-- START OF Raw data --
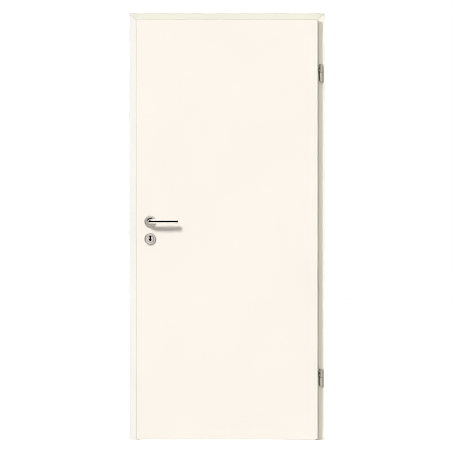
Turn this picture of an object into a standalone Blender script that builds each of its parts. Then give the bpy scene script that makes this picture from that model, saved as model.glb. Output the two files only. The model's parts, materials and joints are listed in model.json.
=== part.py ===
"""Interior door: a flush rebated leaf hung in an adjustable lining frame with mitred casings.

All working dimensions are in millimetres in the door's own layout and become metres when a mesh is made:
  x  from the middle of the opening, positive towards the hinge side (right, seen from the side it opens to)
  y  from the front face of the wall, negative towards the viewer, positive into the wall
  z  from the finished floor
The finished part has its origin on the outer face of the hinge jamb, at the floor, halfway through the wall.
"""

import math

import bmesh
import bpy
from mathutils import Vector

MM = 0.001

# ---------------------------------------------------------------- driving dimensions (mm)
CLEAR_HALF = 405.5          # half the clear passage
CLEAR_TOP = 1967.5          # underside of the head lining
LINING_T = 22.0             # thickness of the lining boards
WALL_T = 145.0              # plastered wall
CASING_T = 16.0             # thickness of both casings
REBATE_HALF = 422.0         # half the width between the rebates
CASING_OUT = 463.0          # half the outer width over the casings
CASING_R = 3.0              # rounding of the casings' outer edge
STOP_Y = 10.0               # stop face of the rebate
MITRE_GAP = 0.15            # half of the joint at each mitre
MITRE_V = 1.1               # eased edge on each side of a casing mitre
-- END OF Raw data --
Give back the whole listing, word for word.

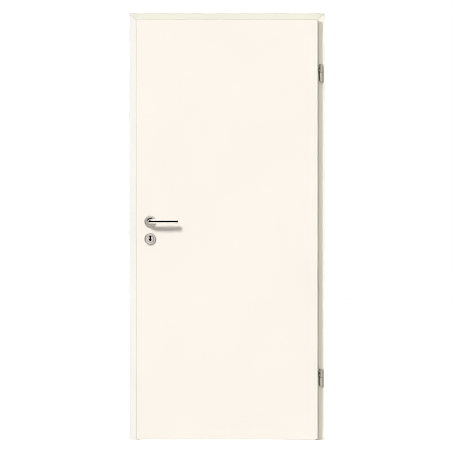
Turn this picture of an object into a standalone Blender script that builds each of its parts. Then give the bpy scene script that makes this picture from that model, saved as model.glb. Output the two files only. The model's parts, materials and joints are listed in model.json.
=== part.py ===
"""Interior door: a flush rebated leaf hung in an adjustable lining frame with mitred casings.

All working dimensions are in millimetres in the door's own layout and become metres when a mesh is made:
  x  from the middle of the opening, positive towards the hinge side (right, seen from the side it opens to)
  y  from the front face of the wall, negative towards the viewer, positive into the wall
  z  from the finished floor
The finished part has its origin on the outer face of the hinge jamb, at the floor, halfway through the wall.
"""

import math

import bmesh
import bpy
from mathutils import Vector

MM = 0.001

# ---------------------------------------------------------------- driving dimensions (mm)
CLEAR_HALF = 405.5          # half the clear passage
CLEAR_TOP = 1967.5          # underside of the head lining
LINING_T = 22.0             # thickness of the lining boards
WALL_T = 145.0              # plastered wall
CASING_T = 16.0             # thickness of both casings
REBATE_HALF = 422.0         # half the width between the rebates
CASING_OUT = 463.0          # half the outer width over the casings
CASING_R = 3.0              # rounding of the casings' outer edge
STOP_Y = 10.0               # stop face of the rebate
MITRE_GAP = 0.15            # half of the joint at each mitre
MITRE_V = 1.1               # eased edge on each side of a casing mitre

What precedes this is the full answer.